STATED TASK – Repeat the data verbatim.

RAW DATA –

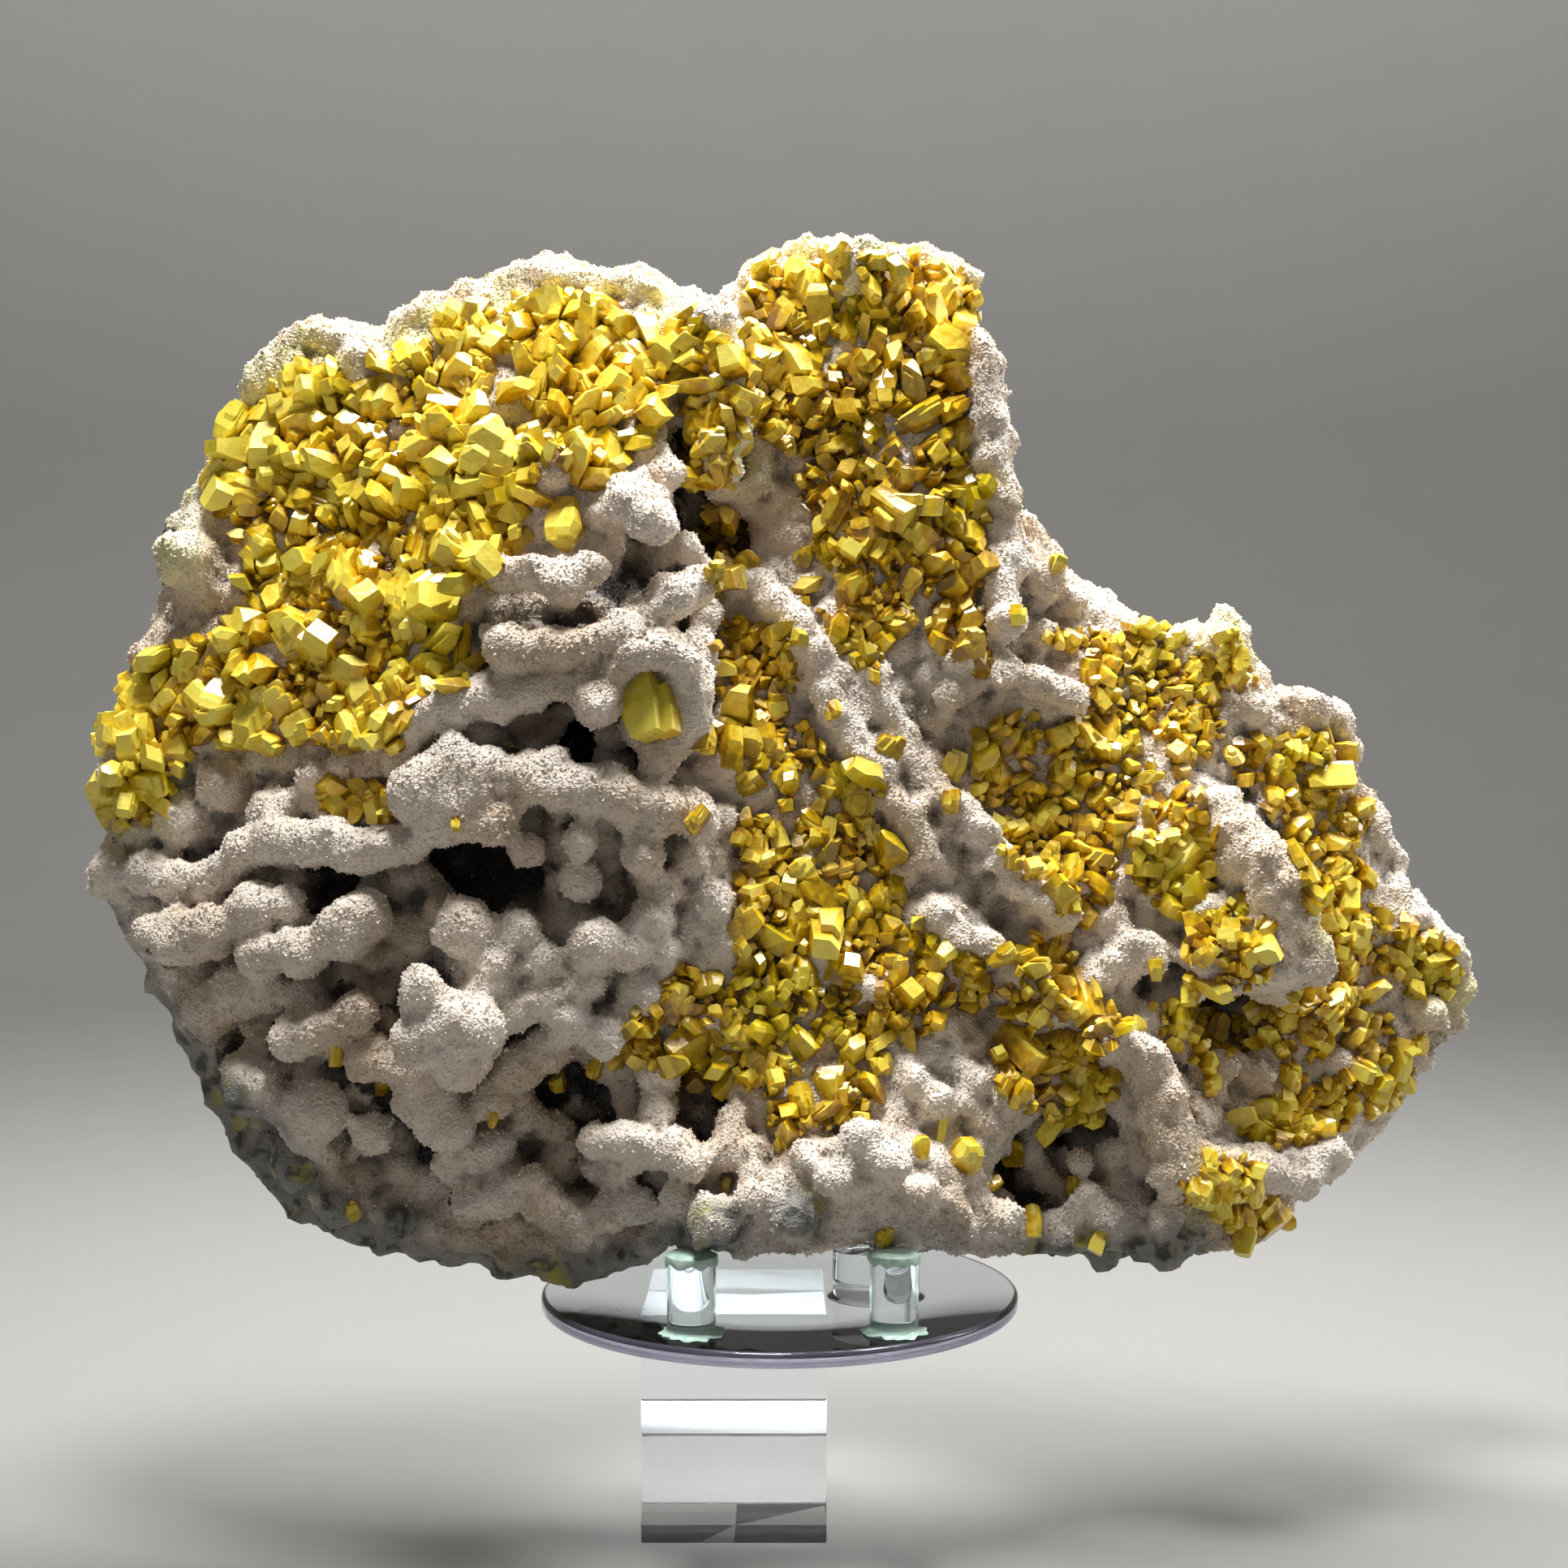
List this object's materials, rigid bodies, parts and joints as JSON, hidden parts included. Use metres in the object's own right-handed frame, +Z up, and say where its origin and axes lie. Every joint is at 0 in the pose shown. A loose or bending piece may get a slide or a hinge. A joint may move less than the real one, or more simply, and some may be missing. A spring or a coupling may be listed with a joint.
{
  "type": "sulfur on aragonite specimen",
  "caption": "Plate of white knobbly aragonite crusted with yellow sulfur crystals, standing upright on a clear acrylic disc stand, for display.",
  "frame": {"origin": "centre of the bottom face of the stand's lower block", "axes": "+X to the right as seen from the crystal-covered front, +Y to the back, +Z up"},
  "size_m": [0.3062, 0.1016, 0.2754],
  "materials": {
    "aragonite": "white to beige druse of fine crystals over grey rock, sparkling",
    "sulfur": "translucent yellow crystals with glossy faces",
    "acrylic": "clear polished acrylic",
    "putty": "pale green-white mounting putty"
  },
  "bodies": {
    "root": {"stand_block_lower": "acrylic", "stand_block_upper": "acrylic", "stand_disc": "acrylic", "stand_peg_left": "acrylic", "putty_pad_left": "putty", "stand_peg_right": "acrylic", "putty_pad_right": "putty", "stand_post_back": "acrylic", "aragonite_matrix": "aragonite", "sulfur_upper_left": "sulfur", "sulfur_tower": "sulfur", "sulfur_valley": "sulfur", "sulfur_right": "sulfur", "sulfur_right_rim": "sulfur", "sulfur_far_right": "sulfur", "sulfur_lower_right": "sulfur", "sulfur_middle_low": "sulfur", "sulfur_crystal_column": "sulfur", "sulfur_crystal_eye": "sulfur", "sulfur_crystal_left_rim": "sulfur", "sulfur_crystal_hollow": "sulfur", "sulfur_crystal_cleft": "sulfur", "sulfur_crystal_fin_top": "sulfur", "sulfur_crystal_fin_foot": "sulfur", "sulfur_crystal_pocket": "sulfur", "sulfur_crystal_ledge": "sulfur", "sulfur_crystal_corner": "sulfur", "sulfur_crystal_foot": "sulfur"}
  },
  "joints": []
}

TASK SOLUTION –
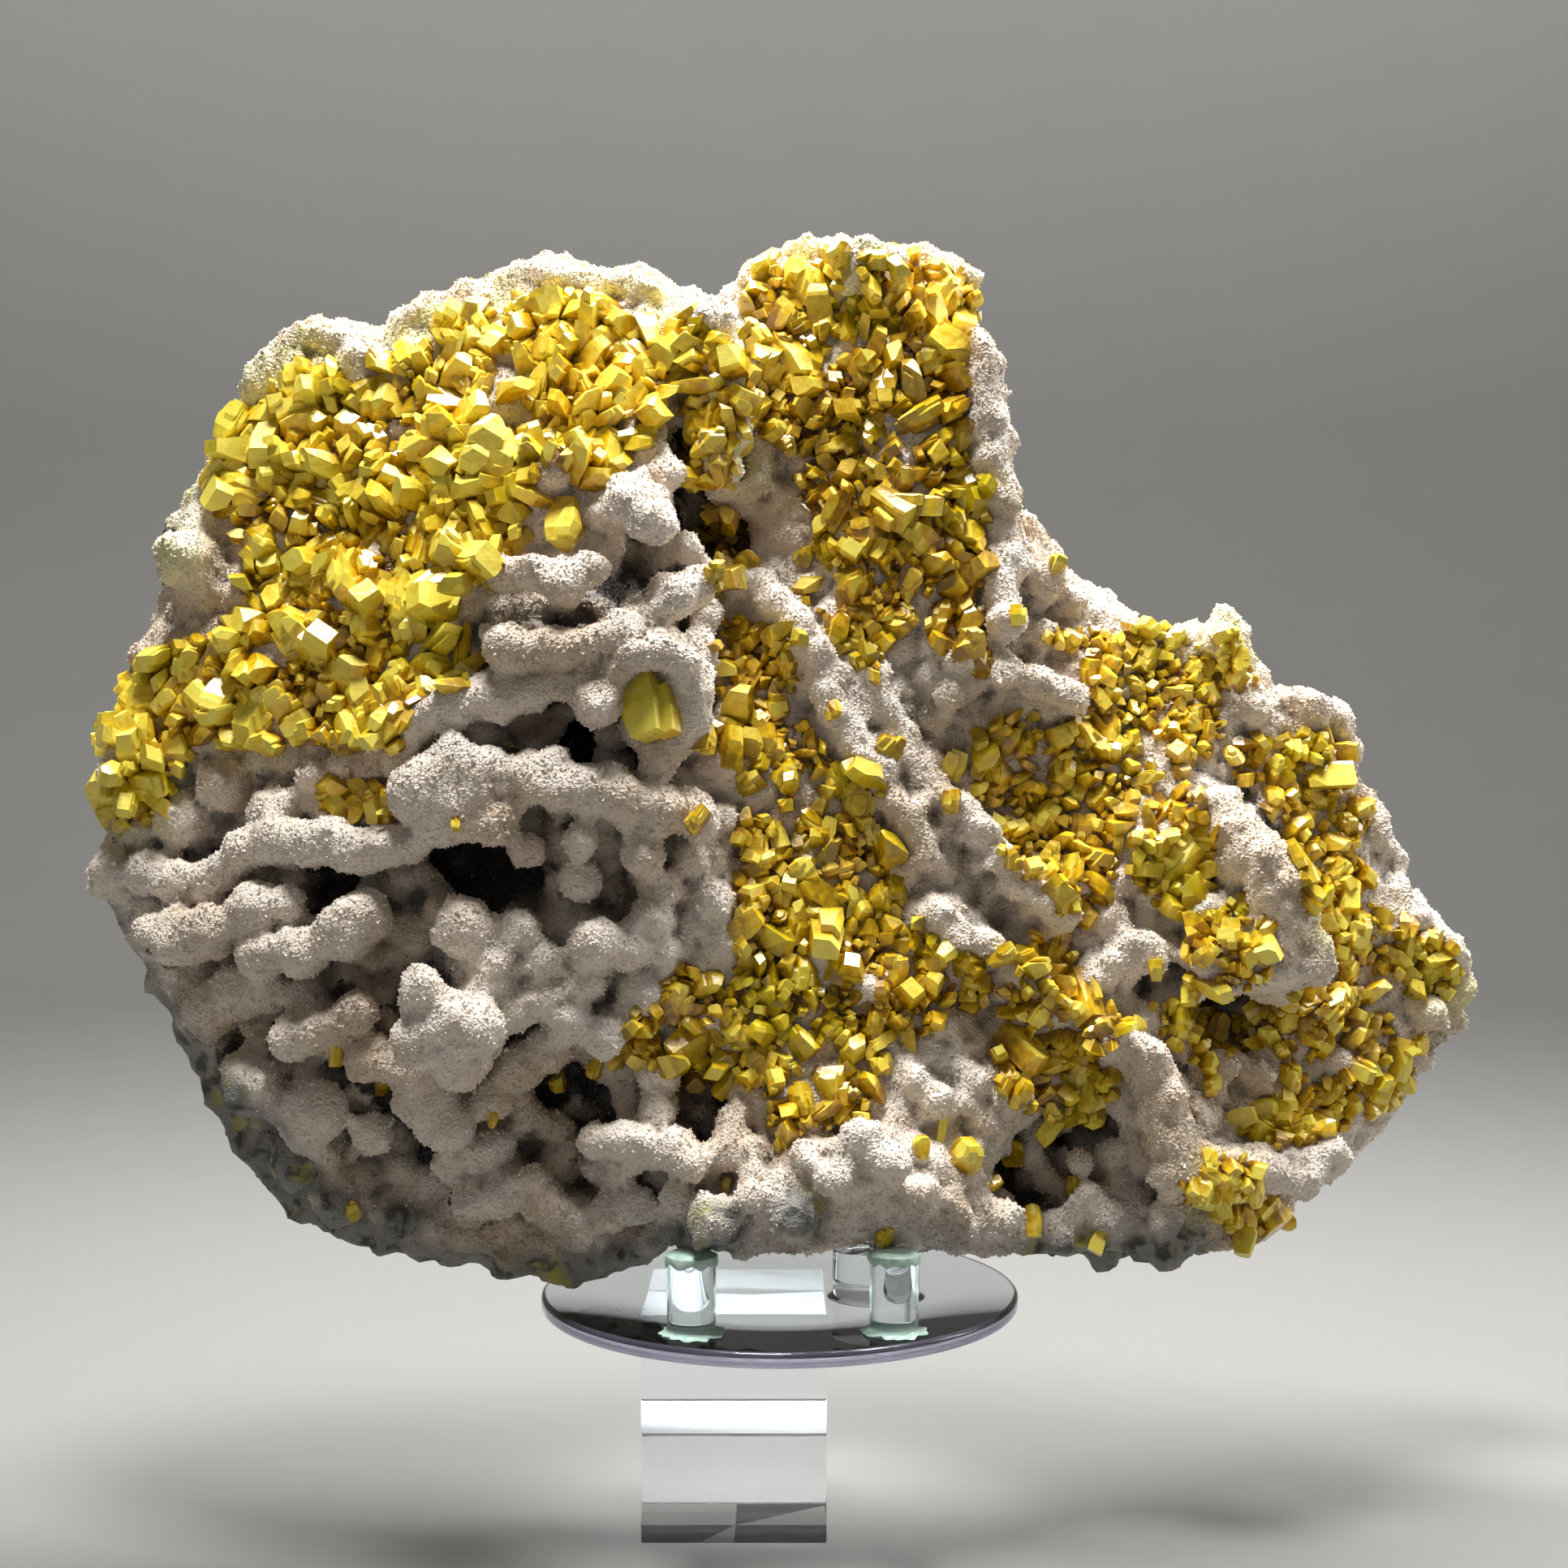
List this object's materials, rigid bodies, parts and joints as JSON, hidden parts included. Use metres in the object's own right-handed frame, +Z up, and say where its origin and axes lie. Every joint is at 0 in the pose shown. A loose or bending piece may get a slide or a hinge. A joint may move less than the real one, or more simply, and some may be missing. A spring or a coupling may be listed with a joint.
{
  "type": "sulfur on aragonite specimen",
  "caption": "Plate of white knobbly aragonite crusted with yellow sulfur crystals, standing upright on a clear acrylic disc stand, for display.",
  "frame": {"origin": "centre of the bottom face of the stand's lower block", "axes": "+X to the right as seen from the crystal-covered front, +Y to the back, +Z up"},
  "size_m": [0.3062, 0.1016, 0.2754],
  "materials": {
    "aragonite": "white to beige druse of fine crystals over grey rock, sparkling",
    "sulfur": "translucent yellow crystals with glossy faces",
    "acrylic": "clear polished acrylic",
    "putty": "pale green-white mounting putty"
  },
  "bodies": {
    "root": {"stand_block_lower": "acrylic", "stand_block_upper": "acrylic", "stand_disc": "acrylic", "stand_peg_left": "acrylic", "putty_pad_left": "putty", "stand_peg_right": "acrylic", "putty_pad_right": "putty", "stand_post_back": "acrylic", "aragonite_matrix": "aragonite", "sulfur_upper_left": "sulfur", "sulfur_tower": "sulfur", "sulfur_valley": "sulfur", "sulfur_right": "sulfur", "sulfur_right_rim": "sulfur", "sulfur_far_right": "sulfur", "sulfur_lower_right": "sulfur", "sulfur_middle_low": "sulfur", "sulfur_crystal_column": "sulfur", "sulfur_crystal_eye": "sulfur", "sulfur_crystal_left_rim": "sulfur", "sulfur_crystal_hollow": "sulfur", "sulfur_crystal_cleft": "sulfur", "sulfur_crystal_fin_top": "sulfur", "sulfur_crystal_fin_foot": "sulfur", "sulfur_crystal_pocket": "sulfur", "sulfur_crystal_ledge": "sulfur", "sulfur_crystal_corner": "sulfur", "sulfur_crystal_foot": "sulfur"}
  },
  "joints": []
}